At the same time as the country remembers ‘The War to End All Wars’ we are in the hypocritical situation of allowing the government of Britain to continue invading and causing havoc in country after country with no foreseeable end. (As an aside here I recently saw a map of the world and of the 196 countries that exist only 22 of them haven’t been invaded at some time in the past by the British!)
Adverts for the armed forces, which virtually disappeared when the British army was kicking in doors in Northern Ireland are now everywhere and with direct reference to fighting in desert regions of the world. And every year there is now Armed Forces Day at the end of June. This latter introduced by a Labour Government this all creates an atmosphere where war is a part of everyday life, a natural consequence of the world in which we live. Parents of soldiers who have died in combat are quoted as saying their children dies ‘doing what they loved’. What an infantry soldier is trained to do is to kill so why do we accept psychopathic behaviour as honourable if in uniform but punishable (in some parts of the world by death) in other circumstances?
Until we can come up with a solution to all those issue then ‘All Together Now’ will only represent what could be, even should be, but not what is.

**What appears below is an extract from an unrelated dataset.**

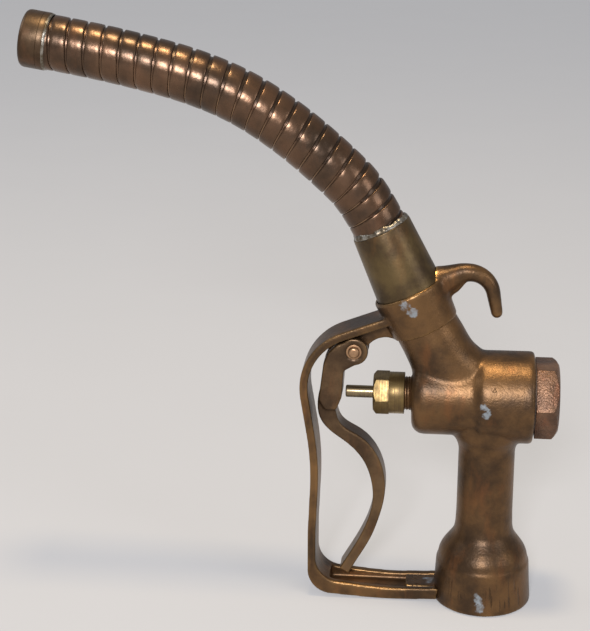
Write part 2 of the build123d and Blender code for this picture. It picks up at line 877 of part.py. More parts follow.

Thank you for your interesting and thought provoking comments. With reference to where the statue was positioned at The Florrie. You are spot on with your comments. Our first thought was to place it hall in the middle of the hall, with lots of space around it so that people could do a 360 degrees and inter-act with the statue. Our second choice was to place it parallel to the windows. However, a number of user groups utilise the Grand Hall so the statue would have had to have been moved every night to accommodate them which was logistically difficult with the chance that the statue may have been damaged. We feel that overall the positioning of the statue did not detract from the visitor experience and the feedback we have received more than confirms this.